Awards Daily TV’s Jazz Tangcay offers up OWN’s Queen Sugar in an Emmy® For Your Consideration plea to the Television Academy as Emmy ballots are out.
Let’s rattle the cage a little. This year, we’re most likely going to see newcomers The Crown, This is Us, and Stranger Things receive Emmy nominations. There’s another newcomer to consider, OWN’s Queen Sugar. The Crown lures with the young Queen Elizabeth ascending to the crown after an abdication and her father’s death. NBC’s This is Us is a social media phenomenon every Tuesday night as viewers tune into the happenings of the Pearson family.
Consider Queen Sugar and its force in pushing television forward. With Oprah Winfrey and Ava DuVernay attached, this show promised greatness from the start. Based on Natalie Baszile’s novel, Queen Sugar is a show where strong female characters take the lead and anchor the show. We see the world from their perspective. The male characters are shown to be sensitive and vulnerable.
The death of the family patriarch brings the Bordelon siblings to the sugar cane farm. Ralph Angel is the male sibling, the one just released from prison. He is a father trying to be a good father to his son, Blue, and give him a legacy to be proud of. Nova is the oldest, a journalist and political activist who wants to shed light on the criminal justice system. That’s something so brilliantly explored in DuVernay’s 13th documentary. The middle child is Charley, a successful sports manager living in L.A., uprooting her son to move to Louisiana to take care of and manage the farm. The move becomes an eye opener for Charley as she is made more aware of the divide between African-American farmers and white farmers, and how the latter are driving the former out of the area.
There are so many aspects of this show that plays like a visually stunning, gripping, and completely promising cinematic experience.
The funeral/homegoing scene in Episode 1 is one of many. DuVernay delivered a beautiful sequence because she didn’t put her characters in black. She clothed them in white. Symbolic of the family embracing the light and not the darkness. Aside from the beautiful contrast of the white against the beautiful skin tones, the colors in the scene of the sun setting in the background highlight Queen Sugar‘s beauty, shot like a movie with many scenes that leave you breathless.

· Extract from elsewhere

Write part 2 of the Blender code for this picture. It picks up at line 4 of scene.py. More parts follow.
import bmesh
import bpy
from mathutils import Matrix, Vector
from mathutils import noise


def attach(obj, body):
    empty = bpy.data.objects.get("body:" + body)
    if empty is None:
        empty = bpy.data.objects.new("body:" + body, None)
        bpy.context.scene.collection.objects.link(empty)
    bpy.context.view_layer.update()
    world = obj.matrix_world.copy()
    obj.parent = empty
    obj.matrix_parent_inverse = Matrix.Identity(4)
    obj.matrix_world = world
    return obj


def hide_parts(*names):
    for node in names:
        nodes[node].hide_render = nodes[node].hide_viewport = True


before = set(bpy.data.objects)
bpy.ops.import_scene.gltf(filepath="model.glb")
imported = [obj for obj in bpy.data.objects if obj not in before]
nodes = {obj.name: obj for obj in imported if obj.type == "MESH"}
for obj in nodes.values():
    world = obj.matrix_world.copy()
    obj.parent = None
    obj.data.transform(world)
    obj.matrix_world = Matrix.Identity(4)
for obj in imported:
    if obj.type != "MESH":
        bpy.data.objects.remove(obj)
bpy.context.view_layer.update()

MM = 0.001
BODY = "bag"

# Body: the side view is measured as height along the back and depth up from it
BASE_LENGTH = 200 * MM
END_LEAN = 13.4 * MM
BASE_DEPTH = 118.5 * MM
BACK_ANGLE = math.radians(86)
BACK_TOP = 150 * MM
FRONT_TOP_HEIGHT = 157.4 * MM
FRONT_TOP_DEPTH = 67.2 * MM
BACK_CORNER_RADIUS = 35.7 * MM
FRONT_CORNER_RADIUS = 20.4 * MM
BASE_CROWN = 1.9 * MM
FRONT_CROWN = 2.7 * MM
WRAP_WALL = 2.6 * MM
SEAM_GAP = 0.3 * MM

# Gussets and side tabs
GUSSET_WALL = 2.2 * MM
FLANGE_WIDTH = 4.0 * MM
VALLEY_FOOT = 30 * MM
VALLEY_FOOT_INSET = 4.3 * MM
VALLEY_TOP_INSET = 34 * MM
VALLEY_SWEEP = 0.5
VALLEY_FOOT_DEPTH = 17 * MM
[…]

The pallbearers in the scene place pines on the casket, the evergreen symbolizes the immortality of the soul. In that moment, the Bordelon siblings unite. In another memorable scene, they link hands. Early on, we know this sibling bond is going to be eternal no matter what.
The show is one that asks you to be patient. It’s a show to sink your teeth into with every episode, unfolding week after week.
What makes this show stand out is that we have one where we can relate to the characters. They’re dysfunctional. They’re messy, and they’re argumentative. Micah’s skin color isn’t an issue in L.A., living in a world of privilege. When he’s moved to Louisiana, we get to see the struggles and race problems that exist in America as he and his mother, Charley, swiftly learn how black men can be vilified.
The acting is the kind where the performances are so good, you are invested in their journey. Dawn-Lyen Gardner, Rutina Wesley and Kofi Siriboe all give performances that take us on the emotional ride each week.
Queen Sugar is fine television. It is beautiful television. A celebration that addresses issues with society today. It is a show that showed us a beautiful side of black lives, asking us to embrace these characters whose lives are just as complex and as nuanced as those we typically see on television. The incredibly shot shower scene between Ralph Angel and Darla that played at the end of Season 1 gave us so much to delight in.
Queen Sugar is a show that deserves to be watched. Its second season is back, and we look forward to all the questions being answered because that ending where Ralph Angel was revealed to be the rightful owner of the farm had us gripped.
Consider Queen Sugar for the Primetime Emmy Award for Outstanding Drama Series.